(Task instructions) Write out the whole listing exactly as it stands.

(Raw data)
——————
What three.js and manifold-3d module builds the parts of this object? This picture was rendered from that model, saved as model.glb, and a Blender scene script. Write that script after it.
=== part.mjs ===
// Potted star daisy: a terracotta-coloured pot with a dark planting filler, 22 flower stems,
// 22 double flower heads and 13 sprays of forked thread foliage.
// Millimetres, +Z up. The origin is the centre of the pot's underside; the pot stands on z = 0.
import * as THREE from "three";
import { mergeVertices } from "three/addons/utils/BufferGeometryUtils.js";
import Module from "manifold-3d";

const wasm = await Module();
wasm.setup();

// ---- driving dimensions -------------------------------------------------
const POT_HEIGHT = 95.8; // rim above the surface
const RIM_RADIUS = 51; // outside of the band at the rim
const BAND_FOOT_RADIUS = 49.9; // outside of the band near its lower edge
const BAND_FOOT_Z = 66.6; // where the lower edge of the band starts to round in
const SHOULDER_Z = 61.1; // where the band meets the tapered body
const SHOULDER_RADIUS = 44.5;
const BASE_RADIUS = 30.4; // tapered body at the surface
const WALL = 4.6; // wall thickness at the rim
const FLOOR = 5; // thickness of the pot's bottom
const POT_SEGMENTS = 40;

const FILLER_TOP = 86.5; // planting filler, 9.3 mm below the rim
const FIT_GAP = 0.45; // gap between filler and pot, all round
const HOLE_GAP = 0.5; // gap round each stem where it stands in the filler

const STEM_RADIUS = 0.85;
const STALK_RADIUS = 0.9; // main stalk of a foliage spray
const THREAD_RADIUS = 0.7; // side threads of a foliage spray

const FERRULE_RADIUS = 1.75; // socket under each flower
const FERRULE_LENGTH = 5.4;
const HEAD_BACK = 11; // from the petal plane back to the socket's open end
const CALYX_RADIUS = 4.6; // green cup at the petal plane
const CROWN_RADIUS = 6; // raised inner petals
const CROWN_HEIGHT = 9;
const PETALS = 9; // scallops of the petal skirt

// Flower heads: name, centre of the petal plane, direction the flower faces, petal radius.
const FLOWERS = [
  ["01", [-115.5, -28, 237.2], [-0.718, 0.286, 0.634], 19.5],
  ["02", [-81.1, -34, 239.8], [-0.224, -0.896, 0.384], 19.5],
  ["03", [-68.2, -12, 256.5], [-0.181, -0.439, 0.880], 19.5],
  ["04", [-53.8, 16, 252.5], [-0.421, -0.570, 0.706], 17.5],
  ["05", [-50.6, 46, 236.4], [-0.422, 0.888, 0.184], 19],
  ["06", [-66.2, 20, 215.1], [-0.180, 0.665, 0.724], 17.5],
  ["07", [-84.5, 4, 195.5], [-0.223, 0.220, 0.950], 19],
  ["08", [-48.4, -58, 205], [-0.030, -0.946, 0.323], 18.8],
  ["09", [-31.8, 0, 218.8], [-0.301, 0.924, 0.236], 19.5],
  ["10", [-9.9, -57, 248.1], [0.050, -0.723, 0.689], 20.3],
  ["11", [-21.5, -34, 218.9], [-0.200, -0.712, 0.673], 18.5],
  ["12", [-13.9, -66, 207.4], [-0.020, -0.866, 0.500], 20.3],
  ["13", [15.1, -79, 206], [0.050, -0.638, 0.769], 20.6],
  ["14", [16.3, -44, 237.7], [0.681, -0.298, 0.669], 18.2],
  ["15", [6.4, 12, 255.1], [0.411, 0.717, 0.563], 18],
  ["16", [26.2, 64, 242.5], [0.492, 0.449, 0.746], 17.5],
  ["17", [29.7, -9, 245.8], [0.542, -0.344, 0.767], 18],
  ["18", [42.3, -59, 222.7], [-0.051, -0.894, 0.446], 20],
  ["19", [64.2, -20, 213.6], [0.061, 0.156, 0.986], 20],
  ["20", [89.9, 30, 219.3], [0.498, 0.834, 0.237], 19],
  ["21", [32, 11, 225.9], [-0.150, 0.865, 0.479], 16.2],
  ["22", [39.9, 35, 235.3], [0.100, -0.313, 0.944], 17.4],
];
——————
(Result)
What three.js and manifold-3d module builds the parts of this object? This picture was rendered from that model, saved as model.glb, and a Blender scene script. Write that script after it.
=== part.mjs ===
// Potted star daisy: a terracotta-coloured pot with a dark planting filler, 22 flower stems,
// 22 double flower heads and 13 sprays of forked thread foliage.
// Millimetres, +Z up. The origin is the centre of the pot's underside; the pot stands on z = 0.
import * as THREE from "three";
import { mergeVertices } from "three/addons/utils/BufferGeometryUtils.js";
import Module from "manifold-3d";

const wasm = await Module();
wasm.setup();

// ---- driving dimensions -------------------------------------------------
const POT_HEIGHT = 95.8; // rim above the surface
const RIM_RADIUS = 51; // outside of the band at the rim
const BAND_FOOT_RADIUS = 49.9; // outside of the band near its lower edge
const BAND_FOOT_Z = 66.6; // where the lower edge of the band starts to round in
const SHOULDER_Z = 61.1; // where the band meets the tapered body
const SHOULDER_RADIUS = 44.5;
const BASE_RADIUS = 30.4; // tapered body at the surface
const WALL = 4.6; // wall thickness at the rim
const FLOOR = 5; // thickness of the pot's bottom
const POT_SEGMENTS = 40;

const FILLER_TOP = 86.5; // planting filler, 9.3 mm below the rim
const FIT_GAP = 0.45; // gap between filler and pot, all round
const HOLE_GAP = 0.5; // gap round each stem where it stands in the filler

const STEM_RADIUS = 0.85;
const STALK_RADIUS = 0.9; // main stalk of a foliage spray
const THREAD_RADIUS = 0.7; // side threads of a foliage spray

const FERRULE_RADIUS = 1.75; // socket under each flower
const FERRULE_LENGTH = 5.4;
const HEAD_BACK = 11; // from the petal plane back to the socket's open end
const CALYX_RADIUS = 4.6; // green cup at the petal plane
const CROWN_RADIUS = 6; // raised inner petals
const CROWN_HEIGHT = 9;
const PETALS = 9; // scallops of the petal skirt

// Flower heads: name, centre of the petal plane, direction the flower faces, petal radius.
const FLOWERS = [
  ["01", [-115.5, -28, 237.2], [-0.718, 0.286, 0.634], 19.5],
  ["02", [-81.1, -34, 239.8], [-0.224, -0.896, 0.384], 19.5],
  ["03", [-68.2, -12, 256.5], [-0.181, -0.439, 0.880], 19.5],
  ["04", [-53.8, 16, 252.5], [-0.421, -0.570, 0.706], 17.5],
  ["05", [-50.6, 46, 236.4], [-0.422, 0.888, 0.184], 19],
  ["06", [-66.2, 20, 215.1], [-0.180, 0.665, 0.724], 17.5],
  ["07", [-84.5, 4, 195.5], [-0.223, 0.220, 0.950], 19],
  ["08", [-48.4, -58, 205], [-0.030, -0.946, 0.323], 18.8],
  ["09", [-31.8, 0, 218.8], [-0.301, 0.924, 0.236], 19.5],
  ["10", [-9.9, -57, 248.1], [0.050, -0.723, 0.689], 20.3],
  ["11", [-21.5, -34, 218.9], [-0.200, -0.712, 0.673], 18.5],
  ["12", [-13.9, -66, 207.4], [-0.020, -0.866, 0.500], 20.3],
  ["13", [15.1, -79, 206], [0.050, -0.638, 0.769], 20.6],
  ["14", [16.3, -44, 237.7], [0.681, -0.298, 0.669], 18.2],
  ["15", [6.4, 12, 255.1], [0.411, 0.717, 0.563], 18],
  ["16", [26.2, 64, 242.5], [0.492, 0.449, 0.746], 17.5],
  ["17", [29.7, -9, 245.8], [0.542, -0.344, 0.767], 18],
  ["18", [42.3, -59, 222.7], [-0.051, -0.894, 0.446], 20],
  ["19", [64.2, -20, 213.6], [0.061, 0.156, 0.986], 20],
  ["20", [89.9, 30, 219.3], [0.498, 0.834, 0.237], 19],
  ["21", [32, 11, 225.9], [-0.150, 0.865, 0.479], 16.2],
  ["22", [39.9, 35, 235.3], [0.100, -0.313, 0.944], 17.4],
];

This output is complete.